I thought smoking was harmful to your lungs and second hand was just as bad. So much outrage about tobacco… not so much about pot smoke. Double standard.

Avoid the drugs and thugs in Mason City, vote Foster and Jaszewski for city council

Wow!! 7 posts on this story and 4 are from loquacious bodacious. The question I want to see answered is why is bodie the toadie lib such a proponent of marijuana??

Bodie is brain dead from all the pot she smoked as a teacher. This is why kids today think there is nothing wrong with getting drugged out. We have people like Bodie teaching them to be criminals.

If I taught them anything, it would be to never listen to people who don’t know what they are talking about and to question authority at all points.

So you taught them not listen to you?

If I would have taught you, you would have failed because you never learned to think for yourself. Lemming.

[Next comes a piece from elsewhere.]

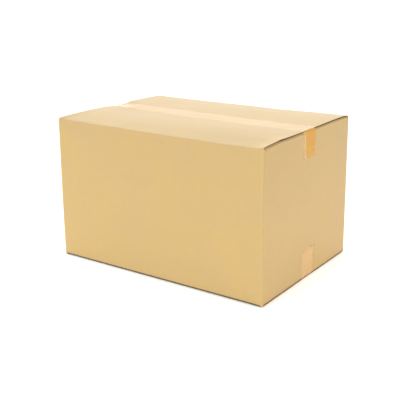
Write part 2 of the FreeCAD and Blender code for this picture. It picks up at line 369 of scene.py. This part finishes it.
def grow_flap(panel, top):
    cols = [i for i, c in enumerate(columns) if c[0] == panel]
    if panel in ("right", "left"):
        cols = [i for i in cols if abs(columns[i][1]) <= INNER_HALF + 1e-6]
    start = NW - 1 if top else 0
    lines = []
    long_panel = panel in ("front", "back")
    for k, ci in enumerate(cols):
        col = columns[ci]
        rec = None
        if long_panel and k in (0, len(cols) - 1):
            rec = (-1.0 if col[1] > 0 else 1.0, 0.0, 0.0)
        lo, hi = wall_limits(col)
        rows = flap_rows(panel, top, col[1], hi if top else lo)
        line = [grid[ci][start]]
        for po, pi, v, fold, blend in rows:
            p = place(panel, col[1], po)
            q = place(panel, col[1], pi)
            if long_panel:      # wall's inner face is narrower at the corner
                xi = col[3][0] + (col[1] - col[3][0]) * blend
                q = (xi, q[1], q[2])
            else:
                yi = col[3][1] + (col[1] - col[3][1]) * blend
                q = (q[0], yi, q[2])
            line.append(sheet.add(p, q, (col[4], v), fold, rec))
        if rec:
            sheet.recess[grid[ci][start]] = rec
        lines.append(line)
    for a in range(len(cols) - 1):
        for r in range(len(rows)):
            q = (lines[a][r], lines[a][r + 1], lines[a + 1][r + 1], lines[a + 1][r])
            sheet.quads.append(q if top else q[::-1])


for panel_name in ("back", "right", "front", "left"):
    grow_flap(panel_name, True)
    grow_flap(panel_name, False)


# ---------------------------------------------------- close it and make a mesh
# How wide the cut edge gapes along the right end of the top, as a share of the
# board's thickness: crushed beside the front corner, open at the ridge.
GAPE_RIGHT = curve([(-162, 0.26), (-128, 0.30), (-112, 0.42), (-103, 0.60), (-94, 0.44), (-70, 0.38),
                    (-30, 0.34), (20, 0.38), (50, 0.42), (160, 0.42)])


def build_carton():
    n = len(sheet.outer)
    verts = [warp(*p) for p in sheet.outer] + [warp(*p) for p in sheet.inner]
    flat = [(u, v, 0.0) for u, v in sheet.flat] + [(u, v, 1.0) for u, v in sheet.flat]
    fold = list(sheet.fold) + [0.0] * n
    # painted shade: the long base folds are darkened where they turn under, standing in for the contact shadow
    # along the floor
    base_contact_shade = [smooth(4.6, 3.0, z) * smooth(HY - 6.0, HY - 3.0, abs(y)) * smooth(HX - 1.0, HX - 7.0, abs(x))
           for x, y, z in sheet.outer] + [0.0] * n
    faces, mats = [], []
    used = {}
    for q in sheet.quads:
        faces.append(q)
        mats.append(0)
        faces.append(tuple(i + n for i in reversed(q)))
        mats.append(0)
        for i in range(4):
            e = (q[i], q[(i + 1) % 4])
            used[e] = used.get(e, 0) + 1
    rim = [e for e in used if (e[1], e[0]) not in used]
    on_rim = sorted({i for e in rim for i in e})
    a_of, d_of, b_of, c_of = {}, {}, {}, {}

    def mix(i, f):
        o, q = sheet.outer[i], sheet.inner[i]
        return tuple(o[k] + (q[k] - o[k]) * f for k in range(3))

    def new(p, i, layer):
        verts.append(warp(*p))
        flat.append((sheet.flat[i][0], sheet.flat[i][1], layer))
        fold.append(0.0)
        base_contact_shade.append(0.0)
        return len(verts) - 1

    channel = set()
    for a, b in rim:
        ra, rb = sheet.recess[a], sheet.recess[b]
        if ra and rb and ra == rb:
            # a run along the cut, not the short turn onto the next edge
            pa, pb = sheet.outer[a], sheet.outer[b]
            along = [abs(pa[k] - pb[k]) for k in range(3)]
            cross = along[0] if abs(ra[0]) > 0.5 else along[1]
            if cross < 1e-6:
                channel.add((a, b))
    in_channel = {i for e in channel for i in e}
    share = {}                # how far the cut gapes: closed at the folds
    for i in on_rim:
        x, y, z = sheet.outer[i]
        if sheet.recess[i] and sheet.recess[i][0]:
            share[i] = smooth(2.5, 9.0, HY - abs(y)) if y < 0 else smooth(4.5, 11.0, HY - y)
        else:
            share[i] = smooth(0.0, 14.0, min(z - SLOT_BASE, SLOT_TOP - z))
        wide = 0.50 if z > 200 else 0.40
        if x > 0 and z > 200:
            wide = GAPE_RIGHT(y)
        gape = 0.14 + (wide - 0.14) * share[i] if i in in_channel else 0.5
        gape *= 1.0 + 0.10 * noise.noise(Vector((sheet.flat[i][0] / 13.0, sheet.flat[i][1] / 15.0, 1.1)))
        a_of[i] = new(mix(i, 0.14), i, 0.3)
        d_of[i] = new(mix(i, 0.14 + gape), i, 0.7)
        share[i] = (share[i], gape)
    for i in sorted(in_channel):
        r = sheet.recess[i]
        u, v = sheet.flat[i]
        k_open, gape = share[i]
        depth = CHANNEL + 1.1 * noise.noise(Vector((u / 9.0, v / 11.0, 3.3))) \
            + 0.8 * math.sin(v / 17.0)
        depth *= 0.25 + 0.75 * k_open
        shift = 0.35 * noise.noise(Vector((u / 5.0, v / 7.0, 8.1)))
        pb = tuple(c + r[k] * depth for k, c in enumerate(mix(i, 0.15)))
        pc = tuple(c + r[k] * (depth * (0.72 + 0.1 * shift))
                   for k, c in enumerate(mix(i, 0.13 + gape)))
        b_of[i] = new(pb, i, 0.5)
        c_of[i] = new(pc, i, 0.5)
    ends = {}
    for e in rim:
        i, j = e
        # the sheet's edge runs i to j with the face on its left, so the rim
        # faces run j to i on the outer side
        o_i, o_j, n_i, n_j = i, j, i + n, j + n
        faces.append((o_j, o_i, a_of[i], a_of[j]))
        mats.append(1)
        if e in channel:
            faces.append((a_of[j], a_of[i], b_of[i], b_of[j]))
            faces.append((b_of[j], b_of[i], c_of[i], c_of[j]))
            faces.append((c_of[j], c_of[i], d_of[i], d_of[j]))
            # material 2, the fluting, is painted dark as shade in the channel
            mats += [2, 2, 2]
            ends[i] = ends.get(i, 0) + 1
            ends[j] = ends.get(j, 0) - 1
        else:
            faces.append((a_of[j], a_of[i], d_of[i], d_of[j]))
            mats.append(1)
        faces.append((d_of[j], d_of[i], n_i, n_j))
        mats.append(1)
    for i, side in ends.items():
        if side == 1:        # the run starts here
            faces.append((a_of[i], d_of[i], c_of[i], b_of[i]))
            mats.append(2)
        elif side == -1:
            faces.append((a_of[i], b_of[i], c_of[i], d_of[i]))
            mats.append(2)
    return verts, faces, mats, flat, fold, base_contact_shade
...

You are the failure, both to yourself and the poor children you were supposed to teach.

Mr. Attorney General Sessions is a hold out from a bygone era. The points of views have rapidly changed on the so called ‘devil weed’.In Colorado the revenue from pot sales benefit the schools much like gambling does in Iowa. That the wealthy elite have easy access to pharmaceuticals is a given due the sham in costs. Marijuana does have many medical benefits…like relief from pain. Does it make you stupid..yes in the short term. But so does staring at a hand held cell phone oblivious to the world around you. A good rule of thumb is that mother nature won’t sickened you but man made synthetics will. As for this 28% potency in pot..turns people into zombies. So if you don’t smoke pot and don’t own a cell phone your winning! lol

Also, have you read any of the statistics that are being generated out of Colorado since they legalized dope sales.

The THC content in marijuana has tripled. There is no law regulating potency.

As a result 50% of the babies born in Pueblo, Colorado are born addicted to marijuana.

Where did you come up with those statistics? I have seen a number of statistics out of Colorado showing how the industry has created jobs, tax money and lessened the load on law enforcement. Yes, there are some issues that are still concerning and they are being studied, but nothing like you stated.

And, by the way, marijuana isn’t physically addicting.

I also did some checking on your ‘facts’. The statistics used were for a 1 month period, 5 of 11 babies born that month had THC in their system. Less than 50% and nothing about addiction. If you happen to be in a room where marijuana is being smoked, your blood would also show signs of THC. Fear mongering isn’t going to win you any supporters. Oh wait, I forget about the current administration.

You must have been smoking some yourself before you made this statement. You have no idea what you are talking about. Your statement is almost laughable.

Sessions is right to suggest that opioid addiction is crippling this nation and that much needs to be done to combat it. For once I agree with him except in his ‘just say no’ approach. Nancy Reagan coined that phrase and thought it would help this country eliminate the problems that drugs cause in this country. That didn’t work too well then and it certainly is not going to work today. We need to find ways to counter big pharma’s profits. They are the ones responsible for our opioid crisis. Read up on when opioids became the go-to drug and the most profitable drug big pharma has. They encouraged prescriptions and they lobbied to pass regulations that did nothing to stop this. When you go to a doctor and are prescribed an opioid, have you ever wondered why they prescribe 60 or 90 when you don’t really need that many? Ask your pharmacist.

I’m in agreement with all your posts.

I hate to burst your bubble, but the doctors are prescribing 5 to 10 pills for pain today.